▶ **Problem to solve**: What is the number of lines in the data holding the word "attach"? Give that number by itself.

▶ **Provided data**:

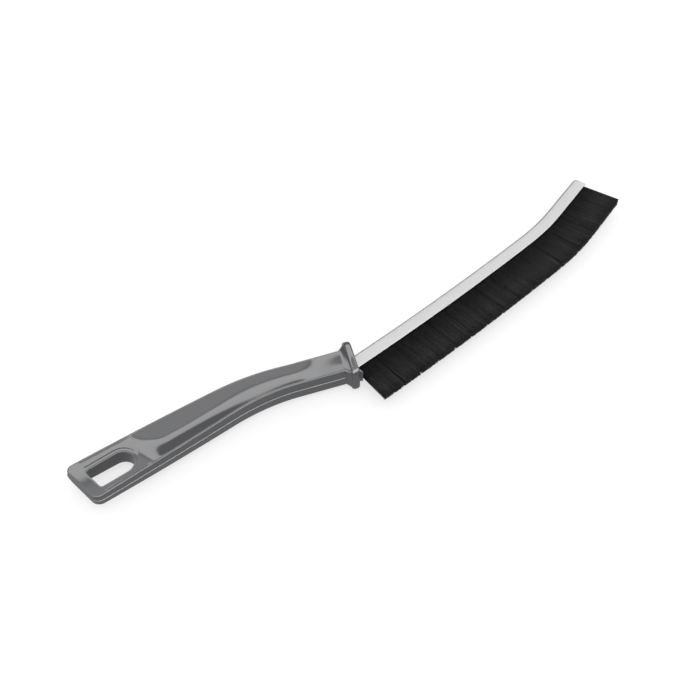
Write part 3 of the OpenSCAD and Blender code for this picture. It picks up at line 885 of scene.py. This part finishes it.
def make_channel(material):
    """The folded strip with its tang, swept along the bow and the hook to the round tip."""
    tang = strip_section(BACK_N, BACK_N - TANG_H, False)
    full = strip_section(BACK_N, LIP_N, True)
    sections = [(-TANG_LEN, tang), (0.0, tang), (NOTCH_RUN, full)]
    sections += [(s, full) for s in head_stations(NOTCH_RUN, HEAD_LEN - TIP_R)[1:]]
    for i in range(1, 9):
        a = math.radians(90 * i / 8)
        sections.append((HEAD_LEN - TIP_R * (1 - math.sin(a)),
                         strip_section(BACK_N - TIP_R * (1 - math.cos(a)), LIP_N, True)))
    points, faces = skin([set_up(outline, s) for s, outline in sections])
    channel = new_piece("folded_channel", points, faces, material, "channel_steel", 30.0)
    outward(channel)
    lay_strip_map(channel, sections)
    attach(channel, "root")
    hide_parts("steel_channel")


def lay_strip_map(channel, sections):
    """A UV map in millimetres: u along the strip, v round its section."""
    count = len(sections[0][1])
    around = [0.0]
    for a, b in zip(sections[3][1], sections[3][1][1:]):
        around.append(around[-1] + math.dist(a, b))
    layer = channel.data.uv_layers.new(name="strip")
    for loop in channel.data.loops:
        row, place = divmod(loop.vertex_index, count)
        layer.data[loop.index].uv = (sections[row][0], around[place])


def make_fold(material):
    """The filaments' fold over the core wire, which is seen only at the channel's open tip."""
    gap, lip_gap, r, split = 0.04, 0.06, 0.42, 0.12
    half, top = CAVITY_T / 2 - gap, CAVITY_N - gap
    low, wire_r = LIP_N + ROOT_IN, WIRE_D / 2 + 0.05
    outer = [(low, MOUTH_T / 2 - lip_gap), (LIP_N + LIP_H + lip_gap, MOUTH_T / 2 - lip_gap),
             (LIP_N + LIP_H + 0.1, half)]
    for i in range(5):
        a = math.radians(90 * i / 4)
        outer.append((top - r + r * math.sin(a), half - r + r * math.cos(a)))
    inner = [(low, split), (LIP_N + LIP_H + lip_gap, split), (WIRE_N - wire_r, split)]
    for i in range(5):
        a = math.radians(-70 + 160 * i / 4)
        inner.append((WIRE_N + wire_r * math.sin(a), wire_r * math.cos(a)))
    outer[-1], inner[-1] = (top, 0.0), (WIRE_N + wire_r, 0.0)
    section = outer + [(n, -z) for n, z in reversed(outer[:-1])]
    back = inner + [(n, -z) for n, z in reversed(inner[:-1])]
    rings = [set_up(section + back[::-1], s) for s in head_stations(BED_START, BED_END - 0.2)]
    fold = new_piece("filament_fold", *skin(rings), material, "filament_nylon")
    outward(fold)
    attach(fold, "root")


class Wiring:
    """Shorthand for building a geometry tree."""

    def __init__(self, name):
        self.tree = bpy.data.node_groups.new(name, "GeometryNodeTree")
        self.given = self.tree.nodes.new("NodeGroupInput")

    def input(self, name, kind, value=None):
        socket = self.tree.interface.new_socket(name, in_out="INPUT", socket_type=kind)
        if value is not None:
            socket.default_value = value
        return self.given.outputs[name]

    def node(self, kind, settings=None, **inputs):
        node = self.tree.nodes.new(kind)
        for key, value in (settings or {}).items():
            setattr(node, key, value)
        for key, value in inputs.items():
            self.feed(node.inputs[key.replace("_", " ")], value)
        return node

    def feed(self, socket, value):
        if isinstance(value, bpy.types.NodeSocket):
            self.tree.links.new(value, socket)
        else:
            socket.default_value = value

    def math(self, operation, *values):
        node = self.tree.nodes.new("ShaderNodeMath")
        node.operation = operation
        for socket, value in zip(node.inputs, values):
            self.feed(socket, value)
        return node.outputs["Value"]

    def vector(self, operation, *values, scale=None):
        node = self.tree.nodes.new("ShaderNodeVectorMath")
        node.operation = operation
        for socket, value in zip(node.inputs, values):
            self.feed(socket, value)
        if scale is not None:
            self.feed(node.inputs["Scale"], scale)
        return node.outputs["Vector"]

    def random(self, low, high, seed, count_from):
        node = self.tree.nodes.new("FunctionNodeRandomValue")
        node.data_type = "FLOAT"
        floats = [i for i in node.inputs if i.type == "VALUE" and i.enabled]
        self.feed(floats[0], low)
        self.feed(floats[1], high)
        self.feed(node.inputs["ID"], count_from)
        self.feed(node.inputs["Seed"], seed)
        return next(o for o in node.outputs if o.type == "VALUE" and o.enabled)


def strand_tree():
    """Strands that stand in rows along a curve, which runs along the channel's mouth."""
    w = Wiring("filament_rows")
    guide = w.input("Guide", "NodeSocketGeometry")
    along = w.input("Strands Along", "NodeSocketInt", 100)
    across = w.input("Strands Across", "NodeSocketInt", 9)
    root_width = w.input("Root Width", "NodeSocketFloat", 0.002)
    tip_width = w.input("Tip Width", "NodeSocketFloat", 0.003)
    length = w.input("Strand Length", "NodeSocketFloat", 0.017)
    uneven = w.input("Uneven Length", "NodeSocketFloat", 0.0003)
    thick = w.input("Strand Radius", "NodeSocketFloat", 0.0001)
    lean_start = w.input("Lean At Start", "NodeSocketFloat", 0.0)
    lean_end = w.input("Lean At End", "NodeSocketFloat", 0.0)
    stray = w.input("Stray", "NodeSocketFloat", 0.0002)
    seed = w.input("Seed", "NodeSocketInt", 1)
    material = w.input("Material", "NodeSocketMaterial")
    w.tree.interface.new_socket("Strands", in_out="OUTPUT", socket_type="NodeSocketGeometry")

    # Points along the curve, which remember its direction and their share of its length,
    # each repeated for the rows
    index = w.node("GeometryNodeInputIndex").outputs["Index"]
    points = w.node("GeometryNodeCurveToPoints", {"mode": "COUNT"}, Curve=guide, Count=along)
    kept = w.node("GeometryNodeStoreNamedAttribute", {"data_type": "FLOAT_VECTOR"},
                  Geometry=points.outputs["Points"], Name="run", Value=points.outputs["Tangent"])
    share = w.math("DIVIDE", index, w.math("SUBTRACT", along, 1.0))
    kept = w.node("GeometryNodeStoreNamedAttribute", {"data_type": "FLOAT"},
                  Geometry=kept.outputs["Geometry"], Name="share", Value=share)
    rows = w.node("GeometryNodeDuplicateElements", {"domain": "POINT"},
                  Geometry=kept.outputs["Geometry"], Amount=across)
    run = w.node("GeometryNodeInputNamedAttribute", {"data_type": "FLOAT_VECTOR"},
                 Name="run").outputs["Attribute"]
    share = w.node("GeometryNodeInputNamedAttribute", {"data_type": "FLOAT"},
                   Name="share").outputs["Attribute"]
    rows = w.node("GeometryNodeStoreNamedAttribute", {"data_type": "FLOAT"},
                  Geometry=rows.outputs["Geometry"], Name="row",
                  Value=rows.outputs["Duplicate Index"]).outputs["Geometry"]
    row = w.node("GeometryNodeInputNamedAttribute", {"data_type": "FLOAT"},
                 Name="row").outputs["Attribute"]

    # Where each strand stands, how far it reaches and where it aims, with a draw for each
    seeds = [w.math("ADD", seed, float(100 * k)) for k in range(5)]
    r_across = w.random(-0.5, 0.5, seeds[0], index)
    r_along = w.random(-1.0, 1.0, seeds[1], index)
    r_length = w.random(-1.0, 1.0, seeds[2], index)
    r_lean = w.random(-1.0, 1.0, seeds[3], index)
    r_side = w.random(-1.0, 1.0, seeds[4], index)
    place = w.math("SUBTRACT", w.math("DIVIDE", w.math(
        "ADD", w.math("ADD", row, 0.5), w.math("MULTIPLY", r_across, 0.7)), across), 0.5)
    up = w.vector("CROSS_PRODUCT", (0.0, 0.0, 1.0), run)
    stray_along = w.math("MULTIPLY", r_along, w.math("MULTIPLY", stray, 0.6))
    root = w.vector("ADD", w.node("ShaderNodeCombineXYZ", Z=w.math("MULTIPLY", place, root_width)
                                  ).outputs["Vector"],
                    w.vector("SCALE", run, scale=stray_along))
    moved = w.node("GeometryNodeSetPosition", Geometry=rows, Offset=root)
    lean = w.math("ADD", w.math("MULTIPLY", r_lean, stray),
                  w.math("ADD", w.math("MULTIPLY", lean_end, w.math("MULTIPLY", share, share)),
                         w.math("MULTIPLY", lean_start, w.math("POWER", w.math(
                             "SUBTRACT", 1.0, share), 2.0))))
    fall = w.vector("SCALE", up, scale=w.math("MULTIPLY", w.math(
        "ADD", length, w.math("MULTIPLY", r_length, uneven)), -1.0))
    side = w.math("ADD", w.math("MULTIPLY", place, w.math("SUBTRACT", tip_width, root_width)),
                  w.math("MULTIPLY", r_side, w.math("MULTIPLY", stray, 0.6)))
    aim = w.vector("ADD", w.vector("ADD", fall, w.vector("SCALE", run, scale=lean)),
                   w.node("ShaderNodeCombineXYZ", Z=side).outputs["Vector"])
    turn = w.node("FunctionNodeAlignRotationToVector", {"axis": "Z"}, Vector=aim)
    reach = w.tree.nodes.new("ShaderNodeVectorMath")
    reach.operation = "LENGTH"
    w.feed(reach.inputs[0], aim)
    size = w.node("ShaderNodeCombineXYZ", X=thick, Y=thick, Z=reach.outputs["Value"])
    strand = w.node("GeometryNodeMeshCone", {"fill_type": "TRIANGLE_FAN"}, Vertices=5,
                    Side_Segments=1, Fill_Segments=1, Radius_Top=0.86, Radius_Bottom=1.0, Depth=1.0)
    smooth_strand = w.node("GeometryNodeSetShadeSmooth", Geometry=strand.outputs["Mesh"])
    placed = w.node("GeometryNodeInstanceOnPoints", Points=moved.outputs["Geometry"],
                    Instance=smooth_strand.outputs["Geometry"],
                    Rotation=turn.outputs["Rotation"], Scale=size.outputs["Vector"])
    real = w.node("GeometryNodeRealizeInstances", Geometry=placed.outputs["Instances"])
    painted = w.node("GeometryNodeSetMaterial", Geometry=real.outputs["Geometry"],
                     Material=material)
    out = w.tree.nodes.new("NodeGroupOutput")
    w.tree.links.new(painted.outputs["Geometry"], out.inputs["Strands"])
    return w.tree


def guide_curve(name, start, end, height):
    """A poly curve along the channel at a height from its centre line."""
    curve = bpy.data.curves.new(name, "CURVE")
    curve.dimensions = "3D"
    spline = curve.splines.new("POLY")
    path = [set_up([(height, 0.0)], s)[0] for s in head_stations(start, end, 1.0)]
    spline.points.add(len(path) - 1)
    for point, p in zip(spline.points, path):
        point.co = (*[MM * c for c in p], 1.0)
    thing = bpy.data.objects.new(name, curve)
    scene.collection.objects.link(thing)
    return thing


def bundle_runs():
    """Start and end of each bundle along the channel."""
    ends = (BED_START, BOW_LEN, HOOK_END, BED_END + PARTING)
    runs = []
    for start, end, count in zip(ends, ends[1:], BUNDLES):
        pitch = (end - start) / count
        runs += [(start + i * pitch, start + (i + 1) * pitch - PARTING) for i in range(count)]
    return runs


def make_bundle(number, start, end, tree, material):
    """One bundle: strands in rows along its run, gathered towards its middle. Those at the
    bed's two ends lean outwards."""
    guide = guide_curve(f"guide_{number:02d}", start + BUNDLE_GAP, end - BUNDLE_GAP,
                        LIP_N + ROOT_IN)
    first, last = number == 1, number == sum(BUNDLES)
    inputs = {
        "Strands Along": int((end - start) / STRAND_PITCH), "Strands Across": STRAND_ROWS,
        "Root Width": ROOT_WIDTH * MM, "Tip Width": TIP_WIDTH * MM,
        "Strand Length": (BED_LEN + ROOT_IN - TIP_SHORT) * MM, "Uneven Length": UNEVEN * MM,
        "Strand Radius": STRAND_R * MM, "Stray": STRAY * MM,
        "Lean At Start": (FIRST_LEAN if first else GATHER) * MM,
        "Lean At End": (LAST_LEAN if last else -GATHER) * MM,
        "Seed": number, "Material": material}
    rows = guide.modifiers.new("rows", "NODES")
    rows.node_group = tree
    for item in tree.interface.items_tree:
        if item.in_out == "INPUT" and item.name in inputs:
            rows[item.identifier] = inputs[item.name]
    graph = bpy.context.evaluated_depsgraph_get()
    mesh = bpy.data.meshes.new_from_object(guide.evaluated_get(graph))
    bpy.data.objects.remove(guide)
    piece = bpy.data.objects.new(f"filaments_{number:02d}", mesh)
    scene.collection.objects.link(piece)
    for name in ("run", "share", "row"):
        if name in mesh.attributes:
            mesh.attributes.remove(mesh.attributes[name])
    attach(piece, "root")
    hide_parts(f"filament_bundle_{number:02d}")


def main():
    make_camera()
    make_studio()
    make_floor()
    scene.view_settings.view_transform = "Standard"
    marks = surface_marks_group()
    make_handle(handle_material(marks))
    make_channel(channel_material(marks))
    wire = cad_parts["core_wire"]
    wire.data.materials.clear()
    wire.data.materials.append(wire_material(marks))
    nylon = filament_material()
    make_fold(nylon)
    tree = strand_tree()
    for number, (start, end) in enumerate(bundle_runs(), 1):
        make_bundle(number, start, end, tree, nylon)


main()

▶ **Complete output**: 3